Le Eia ergo, sur un tempo rapide, jubile comme une ariette d’opera buffa, et s’orne de colorature qui dialoguent avec un orgue tout aussi joyeux, celui d’Adria Gracia Galvez, comme pour mettre en relief par contraste le O Clemens et sa mélancolie en ut mineur.
Un O Clemens qui commence dans les sommets de la tessiture pour descendre ensuite par une élégante volute vers le plus grave de la voix, en gardant une manière d’innocence touchante pour s’achever sur un diminuendo fervent d’une désarmante simplicité.
Volutes baroquissimes
Pendant longtemps, on douta que le Gloria (sans n° d’opus) fût bien une œuvre d’Haendel. Les musicologues aujourd’hui l’affirment avec certitude. Certains la disent de 1706, donc avant le départ pour l’Italie, et pourtant elle est à l’évidence déjà d’un style des plus italien.
C’est une pièce brillante en six parties. Des vocalises en guirlandes acrobatiques du Gloria initial et de celles, encore plus ébouriffantes, du Quoniam tu solus sanctus, Julie Roset ne fait qu’une bouchée, sans que cela tourne à une démonstration de virtuosité extravertie : au contraire, au milieu de ces volutes baroquissimes qui donnent le tournis, elle garde cette sonorité candide, cette fraîcheur de timbre, ce rayonnement juvénile qu’on aime chez elle.
Un In terra pax en lévitation, l’allégresse gamine du Laudamus te, qu’interrompt un tendre Gratias, la simplicité aérienne (toujours sans vibrato) du Domine Deus, les notes de tête lumineuses du Qui tollis, tout cela balise une trajectoire radieuse. En arrière-plan du tableau, la chaude palette d’une orchestration sans cesse inventive.
© Gabriel Balaguera
Le motet Silete Venti HWV 242 est plus tardif. Composée en 1729, alors qu’Haendel mettait à profit un court voyage en Italie pour recruter de nouveaux chanteurs qu’il ferait venir à Londres, cette pièce en cinq parties d’esprit archi-italien (et qui n’est pas sans faire penser elle aussi à Vivaldi) joue la carte de l’agilité, en une manière d’air de concert. Selon la coutume du temps, Haendel recupère ici aussi d’anciennes œuvres de lui. Et il enchaîne les difficultés mettant en valeur la maestria de l’interprète et dont Julie Roset se joue sans problème – voir les notes hautes éthérées du Dulcis amor, les colorature insouciantes du Date Serena ou de l’Alleluia final, dont certaines envoyées parfois avec une verdeur gentiment insolente…

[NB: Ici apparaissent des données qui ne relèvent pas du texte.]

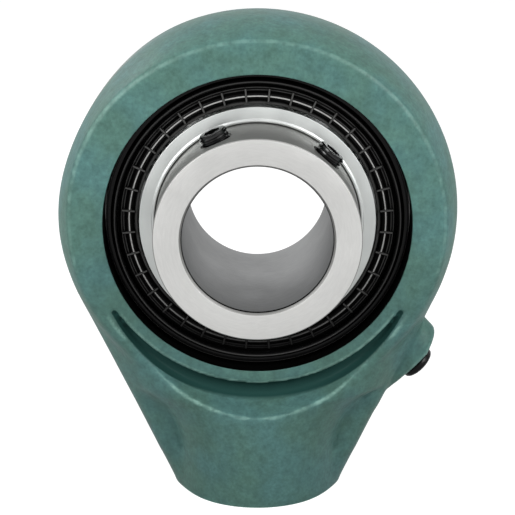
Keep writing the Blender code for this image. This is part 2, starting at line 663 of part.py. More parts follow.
def build_seal(form):
    """A flat rubber ring with a raised bead, crossed by radial ribs."""
    outer = SEAL_SEAT_RADIUS - SHROUD_WALL - 2 * MESH_GAP
    front = SEAL_BACK + SEAL_THICKNESS
    lip = (SEAL_BACK + SEAL_BEAD_CREST + SEAL_THICKNESS) / 2
    bead_in = SEAL_BEAD_RADIUS - SEAL_BEAD_HALF_WIDTH
    bead_out = SEAL_BEAD_RADIUS + SEAL_BEAD_HALF_WIDTH
    rib_end = outer - SEAL_RIM
    base = [(outer, front), (outer, SEAL_BACK), (SEAL_INNER_RADIUS, SEAL_BACK), (SEAL_INNER_RADIUS, lip)]
    plain = base + [(bead_in, lip), (SEAL_BEAD_RADIUS, SEAL_BEAD_CREST), (bead_out, front)]
    ribbed = base + [(bead_in, SEAL_RIB_CREST), (SEAL_BEAD_RADIUS, SEAL_RIB_CREST), (rib_end, SEAL_RIB_CREST)]
    sections = []
    for rib in range(SEAL_RIB_COUNT):
        middle = math.tau * (rib + 0.5) / SEAL_RIB_COUNT
        for angle, profile in (
            (middle - SEAL_RIB_HALF_ANGLE, plain),
            (middle, ribbed),
            (middle + SEAL_RIB_HALF_ANGLE, plain),
        ):
            sections.append([around(radius, angle, height) for radius, height in profile])
    loft(form, sections, True)


def make_flinger(side, parent):
    inner = INNER_RING_RADIUS + MESH_GAP
    sleeve = inner + FLINGER_SHEET
    back = FLINGER_FACE - FLINGER_SHEET
    profile = [
        (FLINGER_RADIUS, FLINGER_FACE),
        (FLINGER_RADIUS, back),
        (sleeve, back),
        (sleeve, back - FLINGER_SLEEVE),
        (inner, back - FLINGER_SLEEVE),
        (inner, FLINGER_FACE),
    ]
    turned(f"{side}_flinger", profile, parent, PRESSED_STEEL)


def make_grease_plug():
    seat = GREASE_BOSS_FACE + MESH_GAP
    crown = PLUG_HEAD_HEIGHT - PLUG_RIM_HEIGHT
    dome = [(0.0, seat + PLUG_HEAD_HEIGHT)]
    for turn in (70.0, 45.0, 20.0, 0.0):
        angle = math.radians(turn)
        dome.append((PLUG_HEAD_RADIUS * math.cos(angle), seat + PLUG_RIM_HEIGHT + crown * math.sin(angle)))
    tip = seat - PLUG_STEM_LENGTH
    stem = [
        (PLUG_HEAD_RADIUS, seat),
        (PLUG_STEM_RADIUS, seat),
        (PLUG_STEM_RADIUS, tip + PLUG_TIP_CHAMFER),
        (PLUG_STEM_RADIUS - PLUG_TIP_CHAMFER, tip),
        (0.0, tip),
    ]
    turned("grease_plug", dome + stem, grease_axis, PLASTIC, steps=20)


def shade_round_pieces():
    """Swaps each part's modifiers for their result and shades it smooth up to its edges."""
    bpy.context.view_layer.update()
    graph = bpy.context.evaluated_depsgraph_get()
    finished = {}
    for piece in parts.objects:
        if piece.type == "MESH":
            finished[piece] = bpy.data.meshes.new_from_object(piece.evaluated_get(graph))
    for piece, mesh in finished.items():
        mesh.name = piece.name
        mesh.shade_smooth()
        mesh.set_sharp_from_angle(angle=math.radians(35.0))
        piece.modifiers.clear()
        piece.data = mesh


# Frames. What stays with the housing hangs from the centre, and what moves hangs from the
# empty on its joint's axis.
centre = frame("bearing_centre", place=(0.0, MID_Y, CENTRE_HEIGHT))
boss_axis = frame("boss_axis", place=(0.0, MID_Y, 0.0))
grease_axis = frame("grease_axis", centre, turn=Matrix.Rotation(math.radians(GREASE_ANGLE), 4, "Y"))
self_align = frame("self_align_axis", centre)
insert_front = frame("insert_front", self_align, turn=OUTWARDS_FRONT)
insert_back = frame("insert_back", self_align, turn=OUTWARDS_BACK)
inner_spin = frame("inner_ring_spin", self_align)
inner_front = frame("inner_ring_front", inner_spin, turn=OUTWARDS_FRONT)
inner_back = frame("inner_ring_back", inner_spin, turn=OUTWARDS_BACK)
cage_orbit = frame("cage_orbit", self_align, turn=OUTWARDS_FRONT)
cage_front = frame("cage_front", cage_orbit)
cage_back = frame("cage_back", cage_orbit, turn=Matrix.Rotation(math.pi, 4, "Y"))

make_housing()
make_outer_ring()
make_anti_rotation_pin()
make_inner_ring()
for screw_number, screw_angle in enumerate(SCREW_ANGLES, 1):
    make_set_screw(screw_number, screw_angle)
make_balls()
make_cage()
for side_name, fixed, spinning in (("front", insert_front, inner_front), ("back", insert_back, inner_back)):
    make_shroud(side_name, fixed)
    meshed(f"{side_name}_seal", build_seal, fixed, RUBBER)
    make_flinger(side_name, spinning)
make_grease_plug()
shade_round_pieces()
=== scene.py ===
# Looks of a hanger bearing unit: an enamelled iron casting that holds a sealed ball bearing
# insert, shown standing on its boss.
#
# Metres, +Z up, with the shaft along Y and the set-screw side facing -Y. Real sizes are
# written in millimetres, and angles in degrees. An angle round the shaft counts from the top
# towards +X. A turned piece is made about the Z axis, where a height is a distance out of the
# bearing from its ball plane, and is then laid along the shaft.

import math

import bmesh
import bpy
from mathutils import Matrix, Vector


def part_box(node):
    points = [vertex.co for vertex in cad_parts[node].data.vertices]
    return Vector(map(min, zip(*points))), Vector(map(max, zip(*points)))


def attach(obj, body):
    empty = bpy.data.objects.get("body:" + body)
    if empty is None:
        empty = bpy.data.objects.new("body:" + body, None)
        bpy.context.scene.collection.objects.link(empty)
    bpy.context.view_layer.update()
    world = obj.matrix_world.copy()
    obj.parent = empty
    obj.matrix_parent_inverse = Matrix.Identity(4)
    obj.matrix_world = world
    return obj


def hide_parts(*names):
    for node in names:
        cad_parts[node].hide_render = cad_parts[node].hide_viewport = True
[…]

Deux extraits d’oratorios complètent ce choix : le jubilant Praise the Lord, extrait d’Esther (1732) où la voix rivalise de brio avec une harpe très en verve, celle de Marie Bournisien.
Et c’est l’occasion de dire que ce récital ne serait pas ce qu’il est sans les couleurs du Millenium Orchestra, la nervosité de l’articulation et l’alacrité des tempis choisis par Leonardo García Alarcón, qui respire à l’unisson de la chanteuse, et semble ici ou là, en accord avec elle, vouloir arrêter le temps.
Justement le disque prendra congé avec un air issu de l’oratorio Il Trionfo del Tempo e del Disenganno, composé en 1707. On y entend la Beauté renoncer à sa vie de plaisirs et se tourner vers la Sagesse. Julie Roset y dialogue avec le violon d’Yves Ytier dans un échange comme suspendu pour en arriver jusqu’au silence, un silence doucement méditatif, comme les aime le chef argentin à la fin de ses concerts.